後は、君津川の回復を待つだけの状態であった。
男性はこれから病院へ行き、君津川の様子を見に行くと言って去った。
松井節子は、コリンの待つコーヒーショップへ戻った。
コリンは、店内から事務所の様子を見ていた。
多くの人が出入りしているが、皆深刻な顔付きをして、事の重大さを物語っていた。
少しして、松井節子の携帯が鳴った。
見慣れない番号であったが出ると、小笠原文武が過去に働いていた美術商の声が聞こえた。
彼は贋作を扱い、裏社会と縁のある人物であった。
FBIと警察は、小笠原文武と彼との関係を知り、マークしていた。
その美術商から、今夜どうしても会って話したいと言ってきた。
松井節子が理由を聞くと、今夜FBIと警察がマークを解除して、何処かへ出動したので、その隙に話しておきたいことがあるのだと言う。
コリンは、FBIと警察が動いたことに注目した。
何かが動いている。
その通りで、警察は動いていた。
匿名の電話で、君津川を病院へ運んだのは嶋村和一であり、その後行方をくらましているとの情報がもたらされた。

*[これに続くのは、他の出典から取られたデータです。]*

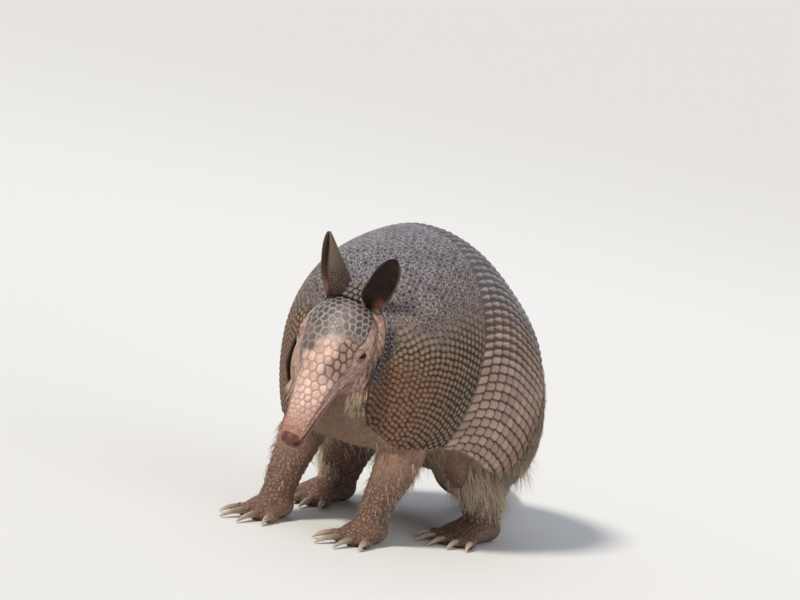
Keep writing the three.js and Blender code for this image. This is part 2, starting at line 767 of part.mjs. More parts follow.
// A leg and its foot part at the ankle.
const belowAnkle = box(vector(-600, -400, -100), vector(400, 400, ANKLE + GAP));
const aboveAnkle = box(vector(-600, -400, ANKLE), vector(400, 400, 400));
for (const [pair, sizes, makeLeg, makePad] of [
  ['front', FRONT_FOOT, frontLeg, frontPad],
  ['hind', HIND_FOOT, hindLeg, hindPad],
]) {
  for (const [word, side] of SIDES) {
    const stride = STRIDES[`${pair}_${word}`];
    const shift = [sizes.x + stride, side * sizes.y, 0];
    const leg = makeLeg(side, stride);
    const toes = sizes.toes.map((toe) => toeShape(toe, sizes.ball, side));
    const sole = union([makePad(), ...toes]).translate(shift);
    const upper = mainPiece(without(leg, [belowAnkle, trunkSeat, neckSeat, ...plates]));
    const foot = mainPiece(sole.add(leg).subtract(aboveAnkle));
    add(`${pair}_leg_${word}`, toGeometry(upper), MATERIALS.skin);
    add(`${pair}_foot_${word}`, pressed(toGeometry(foot)), MATERIALS.skin);
    sizes.toes.forEach((toe, i) => {
      const claw = clawShape(toe, sizes.ball, side).translate(shift);
      add(`claw_${pair}_${word}_${i + 1}`, toGeometry(claw), MATERIALS.claw);
    });
  }
}

// The origin is under the middle of the animal's box.
armadillo.updateMatrixWorld(true);
const whole = new THREE.Box3().setFromObject(armadillo);
armadillo.position.set(-(whole.min.x + whole.max.x) / 2, -(whole.min.y + whole.max.y) / 2, 0);

export default armadillo;
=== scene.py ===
# %% [markdown]
# # A banded armadillo, life size
# The armadillo stands with its head hanging and its tail lying on the floor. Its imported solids
# give every place and size. This script dresses them: horny plates with their scutes, one skin,
# ears, eyes, claws, a ringed tail and sparse hair. Each step says what the real thing is first.

# %% Load the frame
import bpy
import numpy as np
from mathutils import Matrix, Vector, kdtree


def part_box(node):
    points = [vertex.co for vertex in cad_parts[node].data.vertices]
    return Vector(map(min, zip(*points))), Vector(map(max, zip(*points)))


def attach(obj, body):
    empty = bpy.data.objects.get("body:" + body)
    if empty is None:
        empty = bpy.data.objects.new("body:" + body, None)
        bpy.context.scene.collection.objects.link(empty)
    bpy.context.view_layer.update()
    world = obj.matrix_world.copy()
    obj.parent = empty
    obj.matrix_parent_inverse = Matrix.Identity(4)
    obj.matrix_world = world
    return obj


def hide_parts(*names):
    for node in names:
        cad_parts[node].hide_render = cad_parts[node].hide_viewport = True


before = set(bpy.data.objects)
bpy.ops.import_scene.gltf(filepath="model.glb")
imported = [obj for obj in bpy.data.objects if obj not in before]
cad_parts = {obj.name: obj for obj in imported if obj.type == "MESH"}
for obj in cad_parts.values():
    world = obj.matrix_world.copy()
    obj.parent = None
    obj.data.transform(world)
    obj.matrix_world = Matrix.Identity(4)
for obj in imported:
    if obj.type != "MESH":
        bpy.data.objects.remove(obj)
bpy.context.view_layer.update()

# %% [markdown]
# ## The animal's own frame
# The plates, head and tail follow the solids' formulas, in millimetres. A few cross-sections of the
# body are called stations. Lofting curves between them would do, but a Catmull-Rom spline through
# their numbers gives every section between by one formula.


# %% Stations and smooth steps
def stations(rows):
    """A function of t from 0 to 1 that gives each column of the rows, spaced evenly in t, by a
    uniform Catmull-Rom spline whose end rows go on in a straight line."""
    rows = np.array(rows, float)
    last = len(rows) - 1
    padded = np.vstack([2 * rows[0] - rows[1], rows, 2 * rows[-1] - rows[-2]])

    def at(t):
        """The spline at t: the rows round it, weighted by cubics of the way between them."""
        place = np.clip(t, 0, 1) * last
        i = np.minimum(place.astype(int), last - 1)
        f = (place - i)[..., None]
        a, b, c, d = (padded[i + k] for k in range(4))
        curve = 2 * a - 5 * b + 4 * c - d + f * (3 * (b - c) + d - a)
        return b + 0.5 * f * (c - a + f * curve)

    return at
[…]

警察は、兄の嶋村涼一議員へ問い合わせをしたが否定された。
だが、内偵調査で匿名の電話が正しいことが証明された。
警察は、裏の仲介人・君津川が重態になった事件を追っていて、どうしても嶋村和一の証言が欲しかった。
警察上層部が内密に調べると説得したので、嶋村涼一議員は渋々認めた。
こうして、警察は嶋村和一の探索を開始した。
その為、美術商のマークしていた刑事達も、嶋村和一を探す方へ回されたのだ。
松井節子とコリンは、美術商が経営する上野の画材屋へ向かった。
同じ頃、コリンが潜伏していると思われるビジネスホテルの張り込みしていた刑事も、急遽嶋村和一の捜査へ移ることになっていた。
代わりにFBIの捜査官が配備されることになった。
アメリカから来ているキャロライン・マクマーン捜査官とジョン・ヘムスリー捜査官では、コリンに顔を知られており、その代わりにCIAの日系情報部員が担当することになった。

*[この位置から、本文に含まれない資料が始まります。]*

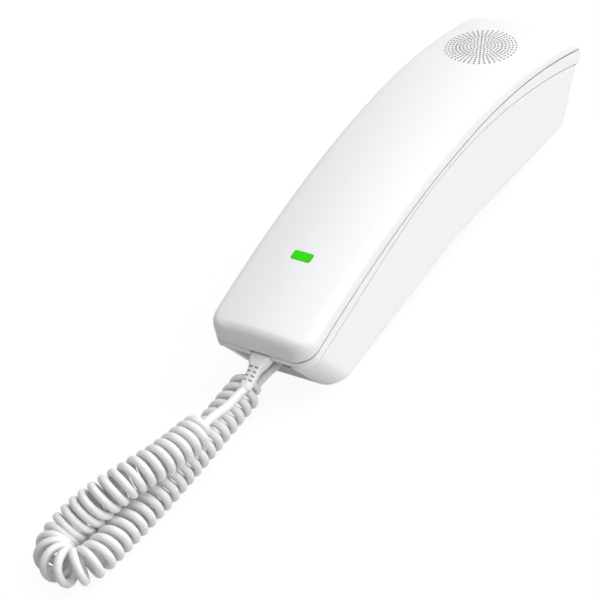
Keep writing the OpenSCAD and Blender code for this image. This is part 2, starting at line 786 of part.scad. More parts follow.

交代でゴタゴタしている時、客室係りに化けた影無き男は、コリンが借りている部屋の前にいた。
影無き男は、コリンはただの小僧と見下していた。
コリンが自分に立ち向かわない限り、自分から殺そうと思わず、放っておいた。
影無き男にとって、CIAとFBI、スパイナーのデイビット、それに国会議員・嶋村涼一を相手にしている方が楽しかったからだ。
今回、コリンの部屋の前に来たのは、コリンを捕縛するつもりでいた。
FBIによって秘密裏にGPSを右肩に埋め込まれたコリンを使ってて、連中を混乱させようとしていた。
FBIとCIAがコリンを利用して、自分を捜そうとしているのは、十分に知っていた。
それを利用しようというのだ。
連中を倒した後は、じっくりと小僧を可愛がってやる。
見下しながらも、2度も自分の手から逃れていたコリンを、影無き男は苦々しく思っていた。
盗んだマスターキーを使い、部屋へ入った。
TVは付いているが、全く人の気配がしない。
影無き男は、部屋中を見渡した。
枕の下に、四角い黒い物体を見付けた。
GPSである。
「小僧、なかなかやるじゃないか。」
影無き男は、GPSを盗って部屋から消えた。